The vector filter can be readily cleared to maintain precise information. In particular, when an entry is installed into the backup snoop filter table 715, the corresponding bit in the vector filter gets set. Whenever an entry is evicted from the backup snoop filter 715, the relevant tag bits of all valid entries in that set can be checked to see if the relevant bits from their tag conflict with the relevant bits from the evicted tag. In each of these cases, a full tag match for all ways of the set would already be required as part of the lookup operation, so pulling out the result of this partial tag match is straightforward. If no other tag in the set maps to the same bit of the bit vector, then the bit in the bit vector can be cleared as a result of the eviction. Otherwise, the bit must remain set to 1.

As shown in Figure 14, if desired, the vector filter can be implemented as a Bloom filter 765. In this example, for simplicity, only a single Bloom filter is shown, for set 0 760 in the backup snoop filter table. Figure 14 also shows the corresponding sets 0 and 1 750 from the primary snoop filter table, which map to set 0 in the backup snoop filter table. A Bloom filter design would reduce false positives by causing multiple bits to be accessed per entry in the lower level snoop filter table 760. In the example shown in Figure 14, two different combinations of tag bits are used to identify two different bits in the Bloom filter for each address for which coherence data is allocated into an entry in the associated set of the backup snoop filter table. In this example, coherence data has been allocated for cache lines A and B, resulting in three bits in the bit vector being set as shown. Again it is assumed that a lookup is performed in the primary snoop filter table 750 for an address corresponding to cache line C, and again it is assumed that a miss occurs. Using the two different combinations of tag bits for the address of cache line C, this identifies the two presence bits shown in Figure 14, one of which is set and one of which is clear. Since at least one of the access bits is clear, this indicates a negative result, and identifies that a lookup is not required in the backup snoop filter table. This hence prevents a false positive that might otherwise have occurred using the approach discussed earlier with reference to Figure 13.
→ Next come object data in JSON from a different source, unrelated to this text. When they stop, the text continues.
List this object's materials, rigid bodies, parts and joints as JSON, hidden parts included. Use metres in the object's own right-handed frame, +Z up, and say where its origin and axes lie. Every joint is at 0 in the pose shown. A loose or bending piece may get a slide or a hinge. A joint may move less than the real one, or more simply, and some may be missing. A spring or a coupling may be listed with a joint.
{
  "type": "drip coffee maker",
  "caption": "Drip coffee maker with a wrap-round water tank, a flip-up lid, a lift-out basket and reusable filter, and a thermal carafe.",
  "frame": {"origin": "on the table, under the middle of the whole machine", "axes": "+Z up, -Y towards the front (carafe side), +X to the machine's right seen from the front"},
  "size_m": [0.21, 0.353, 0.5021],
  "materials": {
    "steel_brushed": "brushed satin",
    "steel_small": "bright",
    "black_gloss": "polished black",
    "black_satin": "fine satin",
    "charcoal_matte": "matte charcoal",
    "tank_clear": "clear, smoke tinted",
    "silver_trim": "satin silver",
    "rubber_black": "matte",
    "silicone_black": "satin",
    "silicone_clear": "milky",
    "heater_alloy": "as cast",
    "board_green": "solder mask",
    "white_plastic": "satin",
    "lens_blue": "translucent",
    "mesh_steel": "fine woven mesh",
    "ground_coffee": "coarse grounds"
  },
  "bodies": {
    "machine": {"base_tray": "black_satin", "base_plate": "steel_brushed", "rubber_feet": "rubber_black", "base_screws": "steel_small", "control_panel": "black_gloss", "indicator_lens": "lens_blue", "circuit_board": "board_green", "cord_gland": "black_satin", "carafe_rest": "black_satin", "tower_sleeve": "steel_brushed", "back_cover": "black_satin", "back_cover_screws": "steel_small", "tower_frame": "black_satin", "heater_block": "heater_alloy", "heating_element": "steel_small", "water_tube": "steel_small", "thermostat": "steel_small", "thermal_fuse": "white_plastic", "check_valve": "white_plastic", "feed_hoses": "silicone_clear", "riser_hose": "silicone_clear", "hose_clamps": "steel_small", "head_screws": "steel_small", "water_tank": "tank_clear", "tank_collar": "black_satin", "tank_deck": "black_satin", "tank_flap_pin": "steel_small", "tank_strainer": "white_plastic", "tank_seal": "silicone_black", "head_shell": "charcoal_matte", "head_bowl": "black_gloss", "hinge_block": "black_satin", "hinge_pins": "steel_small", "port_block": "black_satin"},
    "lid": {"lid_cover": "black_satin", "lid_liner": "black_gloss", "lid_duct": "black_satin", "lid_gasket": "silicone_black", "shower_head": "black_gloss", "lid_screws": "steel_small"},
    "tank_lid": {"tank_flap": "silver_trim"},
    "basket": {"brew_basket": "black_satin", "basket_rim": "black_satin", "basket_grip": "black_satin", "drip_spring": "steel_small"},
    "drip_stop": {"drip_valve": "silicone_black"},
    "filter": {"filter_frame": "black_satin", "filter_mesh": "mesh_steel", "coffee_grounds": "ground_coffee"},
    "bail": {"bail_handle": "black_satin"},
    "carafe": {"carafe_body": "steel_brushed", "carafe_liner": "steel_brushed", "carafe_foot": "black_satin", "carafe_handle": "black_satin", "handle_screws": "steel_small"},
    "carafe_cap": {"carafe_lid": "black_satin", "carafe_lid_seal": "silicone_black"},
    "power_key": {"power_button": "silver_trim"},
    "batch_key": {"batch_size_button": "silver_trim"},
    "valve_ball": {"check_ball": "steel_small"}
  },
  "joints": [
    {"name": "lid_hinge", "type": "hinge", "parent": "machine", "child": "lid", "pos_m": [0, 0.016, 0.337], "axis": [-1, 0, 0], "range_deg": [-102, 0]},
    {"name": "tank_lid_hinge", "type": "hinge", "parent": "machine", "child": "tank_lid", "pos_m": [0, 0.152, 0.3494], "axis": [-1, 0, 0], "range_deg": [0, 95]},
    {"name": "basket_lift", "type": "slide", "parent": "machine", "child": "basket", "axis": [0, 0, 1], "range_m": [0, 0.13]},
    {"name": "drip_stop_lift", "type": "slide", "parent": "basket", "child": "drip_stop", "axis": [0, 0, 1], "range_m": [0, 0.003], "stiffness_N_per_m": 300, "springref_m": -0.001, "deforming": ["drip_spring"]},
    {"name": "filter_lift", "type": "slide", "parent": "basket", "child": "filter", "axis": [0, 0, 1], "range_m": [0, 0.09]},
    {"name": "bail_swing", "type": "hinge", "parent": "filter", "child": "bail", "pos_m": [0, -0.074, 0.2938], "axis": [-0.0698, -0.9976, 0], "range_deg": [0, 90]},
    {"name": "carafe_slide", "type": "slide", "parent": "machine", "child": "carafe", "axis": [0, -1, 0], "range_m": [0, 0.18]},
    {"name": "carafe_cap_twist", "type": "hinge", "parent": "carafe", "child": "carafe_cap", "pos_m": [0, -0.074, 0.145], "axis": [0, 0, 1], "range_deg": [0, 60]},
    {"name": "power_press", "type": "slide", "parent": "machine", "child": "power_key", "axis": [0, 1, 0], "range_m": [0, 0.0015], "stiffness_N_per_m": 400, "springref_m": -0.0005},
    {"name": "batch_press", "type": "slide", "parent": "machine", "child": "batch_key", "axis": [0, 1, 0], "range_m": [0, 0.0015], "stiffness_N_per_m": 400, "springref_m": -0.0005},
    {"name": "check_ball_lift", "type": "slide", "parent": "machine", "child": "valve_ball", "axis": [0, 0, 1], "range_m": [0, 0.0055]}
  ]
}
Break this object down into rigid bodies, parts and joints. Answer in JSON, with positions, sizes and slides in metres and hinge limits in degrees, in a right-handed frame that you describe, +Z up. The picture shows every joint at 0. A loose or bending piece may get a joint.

The Bloom filter design could still readily be managed without pollution of the bit vector. When an entry is evicted from the backup snoop filter table, the Bloom filter vector for that set could simply be recomputed based on the tags that were already accessed for the tag matching operation during the lookup operation. The use of such vector filters may add some area to the multi-level snoop filter design, diminishing some of the area savings achieved as a result of that multi-level design. However, the benefits in terms of power consumption saving and latency reduction that can be achieved from using such presence vectors may be considered worthwhile, even given the additional area required to implement those filters. By way of specific example, a 32-bit (4 byte) presence vector/Bloom filter per set may perform well for a 16-way set associative backup snoop filter table, whilst the set itself may use 192 bytes of memory. In one example implementation, the backup snoop filter table also contains fewer sets than the primary snoop filter table, so the area overhead of the vector filters is relatively low.

As discussed earlier, the eviction and allocation strategies used for a backup snoop filter table can be arranged to take into account the use of presence vectors, with the aim of seeking to reduce false positives. The technique that may be used for eviction in one example implementation is shown in Figure 15A. When at step 800 it is decided that it is necessary to move or evict an entry from a set in the backup snoop filter table, then at step 805 the entries within that set are analysed to preferentially select an entry that allows a presence bit in the presence vector for the associated set to be cleared. Hence, considering the example of set 0 in the backup snoop filter table 715 of Figure 13, it may be decided to evict the entry for cache line C, since this would allow the second bit of vector 0 to be cleared, whereas if either of the entries for cache line A or cache line B were chosen, this would not be possible, since the other retained valid entry would still require the associated presence bit to remain set.

Figure 15B illustrates a similar scheme that may be used when migrating a line from the primary snoop filter table to the backup snoop filter table. At step 810, it is determined if there is a wish to migrate coherence data from an entry in a chosen set of a current snoop filter table to a lower level snoop filter table, and when this is the case then at step 815 the entries of the chosen set are analysed to preferentially select an entry that has coherence data that can be allocated into an entry in a target set of the lower level snoop filter table without needing to set any presence bit in the associated presence vector that is currently clear. Hence, again considering Figure 13, if set 0 in the primary snoop filter table 710 stored entries for cache lines E and F, but the relevant tag bits of the address for cache line E pointed to the second bit in vector 0 whilst the relevant tag bits of the address for cache line F pointed to the final bit of vector 0, it may be determined appropriate to migrate the coherence data for cache line E into set 0 of the backup snoop filter table 715, as the second presence bit is already set, and accordingly such a migration will not cause any further bits in the presence vector to be set. As a result, an entry from the primary snoop filter table 710 can then be pushed to the backup snoop filter table without increasing the chances of a future false positive scenario. In the present application, the words “configured to.. are used to mean that an element of an apparatus has a configuration able to carry out the defined operation. In this context, a “configuration” means an arrangement or manner of interconnection of hardware or software. For example, the apparatus may have dedicated hardware which provides the defined operation, or a processor or other processing device may be programmed to perform the function. “Configured to” does not imply that the apparatus element needs to be changed in any way in order to provide the defined operation.

Although illustrative embodiments of the invention have been described in detail herein with reference to the accompanying drawings, it is to be understood that the invention is not limited to those precise embodiments, and that various changes, additions and modifications can be effected therein by one skilled in the art without departing from the scope and spirit of the invention as defined by the appended claims. For example, various combinations of the features of the dependent claims could be made with the features of the independent claims without departing from the scope of the present invention.